A middle aged man was looking for Outlander book for his wife. He specifically wanted "Dragonfly in Amber" (book 2) but we have no Diana Gabaldon books at present.
A tall man was looking for a book by someone named "Graham," but couldn't remember anything else. He wandered around for so long and was so interested in the tally sheet on which we record each sale that I had to wonder if maybe he was doing reconnaissance for Friends of the Public Library, which was going to vote last night on whether they wanted to take over the store or not.
A man with a DVR box under his arm started to walk past the store and then, kind of like an afterthought came in, looked around for awhile, but then left. As he left, he confirmed that we would be closing at the end of January.
A woman came in with a cell phone held to her ear, walked around continuing to hold the phone to her ear, though she never spoke. She had a shoulder bag over one shoulder and a cup of something in her hand. She was very interested in the sci fi and fantasy section, but didn't buy anything.
The next guy was a study in black, from his skinny jeans and black boots to his curly black hair to his black rimmed glasses, to the black skateboard he held under his arm. He bought a book and I goofed up his change., shortchanging him by $5.
A short, swarthy man checked our history section for a long time. He, too, was all dressed in black except for his bright red sneakers. He ultimately bought two math books.
An older woman in a red Santa hat, trimmed in a leopard skin print, wearing hot pink sparkly sneakers. She brought in a huge armload of bargain books. She noticed the elephant t-shirt I was wearing and said she would bring me an elephant charm she has at home.

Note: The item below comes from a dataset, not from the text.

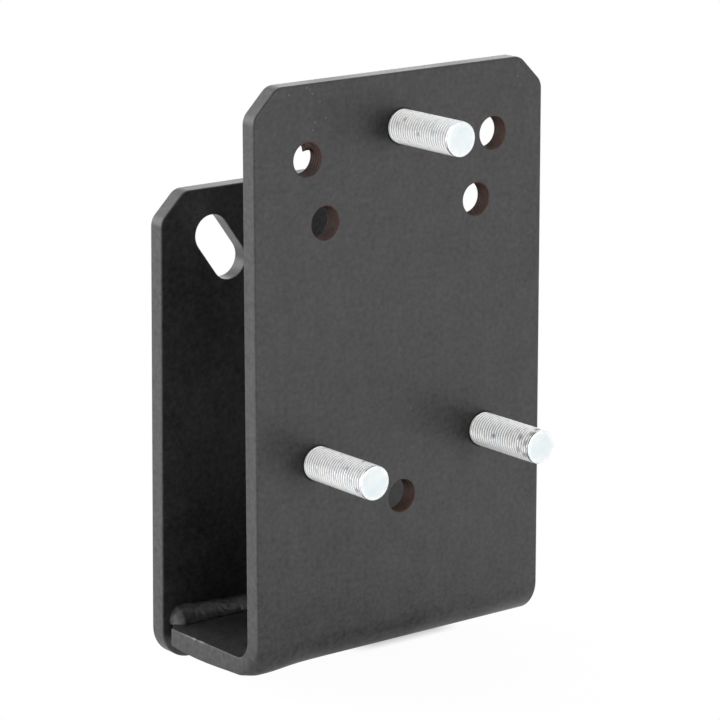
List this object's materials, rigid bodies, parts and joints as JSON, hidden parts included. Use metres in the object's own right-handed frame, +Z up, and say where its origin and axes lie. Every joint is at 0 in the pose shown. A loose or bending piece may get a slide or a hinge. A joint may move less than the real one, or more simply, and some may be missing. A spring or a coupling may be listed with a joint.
{
  "type": "spare tire relocation bracket",
  "caption": "Folded and welded steel bracket that moves a spare wheel away from its carrier: studded front plate, flange, slotted back plate",
  "frame": {"origin": "centre of the stud circle, on the front plate's front face, where the wheel's hub face seats", "axes": "+X to the right seen from the wheel side, +Y back towards the vehicle, +Z up"},
  "size_m": [0.1274, 0.098, 0.2174],
  "materials": {
    "powder_coat": "satin black powder coat",
    "zinc": "bright zinc plate",
    "weld_coat": "black powder coat over a weld bead"
  },
  "bodies": {
    "root": {"front_plate": "powder_coat", "back_plate": "powder_coat", "stud_top": "zinc", "stud_lower_left": "zinc", "stud_lower_right": "zinc", "weld_upper": "weld_coat", "weld_lower": "weld_coat"}
  },
  "joints": []
}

Walt picked me up and we came home to watch Jeopardy. I started cooking some Indian chicken dish and was about 5 minutes from plating it when I had a call from Atria. There was another crisis. It was the same "where am I? who am I? what am I supposed to be doing?" angst, but a bad one again.
I tried to calm her down over the phone, but the aid didn't feel that she would go to sleep and that I should come. I told Walt how to do the last few minutes of cooking his dinner and I went off to Atria.
When I went in, she was sitting in a chair, clutching her purse and with the most terrified look on her face. She didn't know who I was. I told the aid I would get her into bed and let her go.
I took my mother to the couch and held onto her and just kept talking. Over the next hour, I did get her somewhat calmed down, though she was terrified that I was going to leave her alone all night. What would she do if she woke up in the middle of the night and I wasn't there?
We talked about that over and over and over again and I did finally manage to get her into her bedroom and into pajamas (with PANTS!). I was going to show her the help button, but of course I can't find it, but it doesn't really matter because she wouldn't remember anyway, specially not in the dark.
I promised I'd be there early in the morning, so I'm going over at 9, which may be 3 hours before she wakes up, but at least I'll be there if she's terrified when she wakes up. At least I always have a book to read while waiting for her to come to.
I'm also going to see if I can tour the memory unit to see whether this might be a better option for her now that these anxiety attacks seem to be coming more often.
Ned, who spent 2 hours with her yesterday, and who has never been one to play the politically correct game, says that the best thing for her would be to die. "It's time for Grandma to die," he tells me. It's the sort of thing I probably would never say but he's really right. She's not happy. She is afraid every waking moment and is living her own personal Hell. All I can think of is how much peace she would have if she could just go to sleep and not wake up (I can't even say "she should die.")
But for now it's another day, another adventure at the Home.